Black is yet another dominant colour theme found in Pugs:

  • Jet Black: Pugs of this shade boast a consistent black coat, devoid of other markings. Their fur’s glossy finish gives them a distinctive look.
  • Black Brindled: A few black Pugs come adorned with brindle patterns. Brindle involves a blend of black and brown streaks, resulting in an exquisite appearance.

Alternate Colour Variations

Beyond fawn and black, Pugs can be seen in a couple more shades:

  • Silver: These Pugs wear a pale silver hue, possibly with a touch of blue. Although rarer, they are quite popular among Pug aficionados.
  • White: Pugs of this shade mainly have a white coat. But it’s crucial to recognize that genuinely pure white Pugs are an extreme rarity. Often, white Pugs will carry spots or patches of a different shade.


One can hardly find a breed as jovial and affable as the Pug. Their lively nature ensures they are always up for play, yet they’re equally content curling up on a couch. Pugs are also known for their innate comedic sense, often earning chuckles from their antics.

Pugs pack a massive amount of personality in a very small package. They are not aggressive by nature, but they can be strong-willed to the point of stubbornness. The Pug seems to have the endearing ability to read his owner’s mood and act accordingly, either being quiet and calm or vivacious and funny.

Even though a Pug can be a real live wire, the breed has a tendency toward laziness, which accounts for the Pug’s often epic struggles with weight gain. Pugs are definitely premier nap and lapdogs, but they will also follow their people around and stay as close to the centre of whatever happens to be going on as possible.

With Other Pets Pugs

Pugs get along exceptionally well with other pets, although you may see flashes of jealousy if your very companionable little dog doesn’t think he’s getting enough of your time.

With Children

Pugs get along extremely well with children. The dogs don’t just tolerate kids. They seem to truly love them. Pugs are sturdy little animals that are up for a lot of playtime.

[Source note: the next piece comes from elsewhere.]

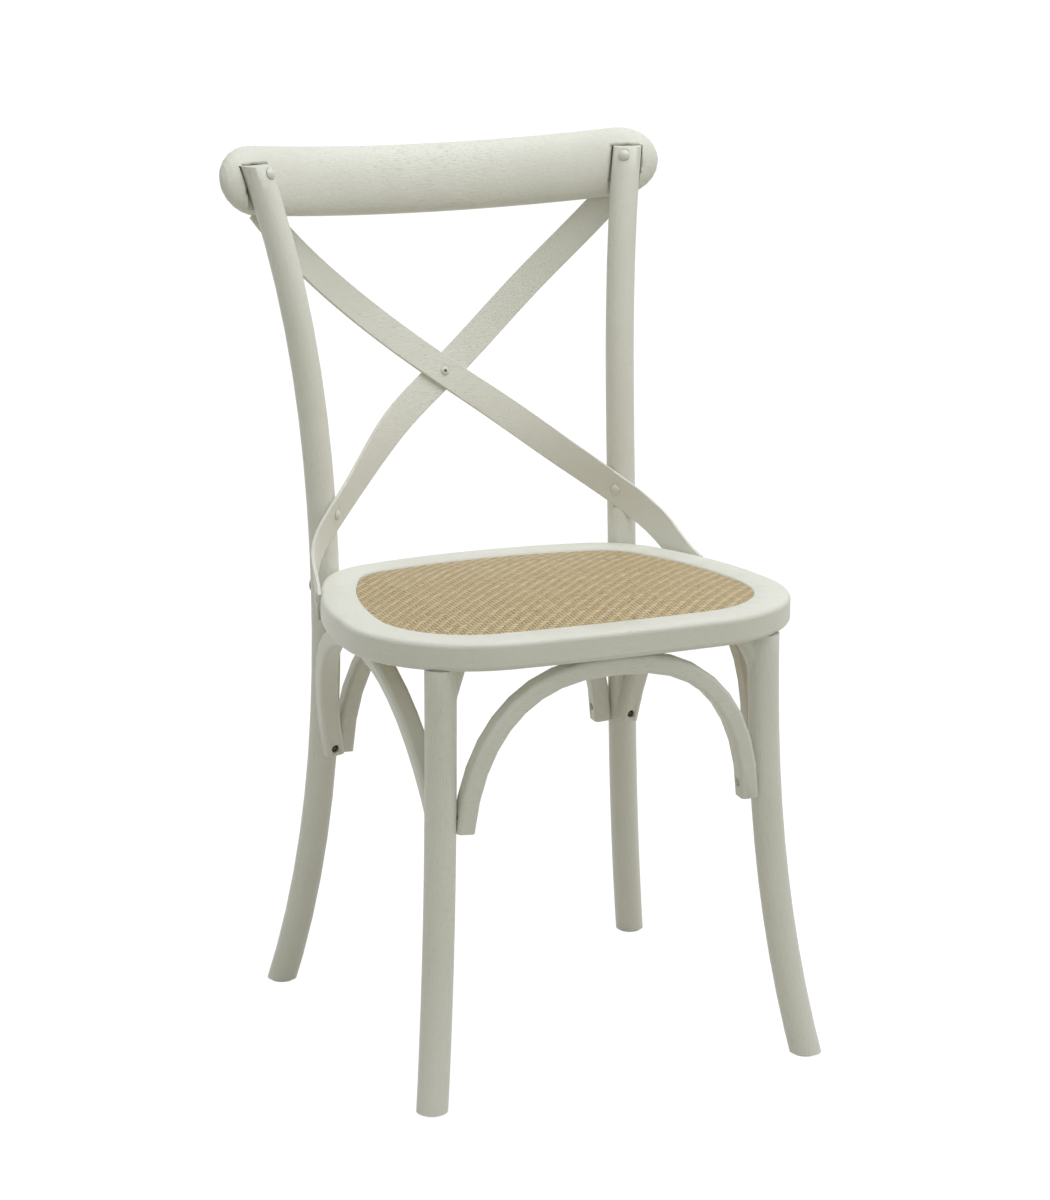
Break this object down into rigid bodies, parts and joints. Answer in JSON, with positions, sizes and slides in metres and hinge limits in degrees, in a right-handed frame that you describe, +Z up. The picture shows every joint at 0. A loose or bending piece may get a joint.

An advantage that the Pug has over many of the other breeds of dog is his medium size and short coat. The Pug is a perfect size to fit on your lap and isn’t too big for most children to safely play with.

Pugs in Urban Ireland

With city living becoming increasingly popular in places like Cork and Limerick, Pugs, due to their manageable size and adaptable nature, have become a top choice for apartment dwellers. They don’t require extensive exercise, making them perfect for city life, though regular short walks are essential for their health.

Pug Puppies

The charm of a Pug puppy is almost irresistible. Their boundless energy, combined with their curious nature, means they require consistent training from a young age. However, the effort invested in training is often rewarded tenfold with loyalty and affection.

Health and Care

While Pugs are generally sturdy, they do have specific health considerations due to their unique physiology.

Pugs are an extremely brachycephalic (flat-faced) breed and can suffer from breathing difficulties, eye problems and skin problems. Brachycephalic means ”shortened” head and refers to the short nose and flat face of dogs like Pugs, Shih Tzus, Chihuahuas, Chow Chows, Pekingese, Bull Mastiffs and English Toy Spaniels.

  1. Breathing Issues: Their flat faces can lead to breathing problems. It’s crucial to ensure they don’t overexert and always have a cool resting place during warmer months.
  2. Eye Concerns: Their prominent eyes can be susceptible to injuries and certain conditions. Regular check-ups are advised.
  3. Grooming: Despite their short coat, Pugs shed quite a bit. Regular grooming helps manage this and keeps their coat shiny.

Pros and Cons of Owning a Pug

Every breed of dog has its own list of advantages and disadvantages. If you are thinking about buying a Pug, you would do well to consider both, although it’s a very subjective business since what one person may love in a breed another person will not like at all.

People who love Pugs should be ready to talk about their good qualities, as well as the challenges they pose, for one overriding reason—a desire to see these very special animals go to the best home possible where they will be loved and appreciated. I would rather “put someone off” than see a Pug bought and then slowly neglected over time by a less-than-committed owner.


  • Small, sturdy dogs. They don’t feel like “little” dogs
  • Compact and strong
  • Expressive face that conveys personality
  • A short coat that is both soft and easy to groom
  • Good manners around all types of people
  • Excellent with other pets
  • Low exercise requirements
  • Aren’t troublemakers
  • Don’t get into things
  • Adults like to sleep much of the day (but they do often snore)


  • Due to their flat faces, these dogs snort, snuffle, wheeze, snore, and slobber
  • The breed is “gassy,” and can really smell up a room
  • They take to housebreaking slowly
  • They only shed once a year, but it is for 365 days!
  • Obesity is a problem
  • Challenging to train
  • Can be demanding if allowed to become spoiled
  • A number of potential health problems

Pugs for Sale in Ireland

When considering bringing a Pug into your Irish home, due diligence is key:

  1. Reputable Breeders: Always opt for breeders who prioritize health and temperament. Ensure they follow ethical breeding practices, given the breed’s specific health concerns.
  2. Adoption: There are Pug-specific rescue organizations in Ireland, offering these delightful dogs another chance at a loving home.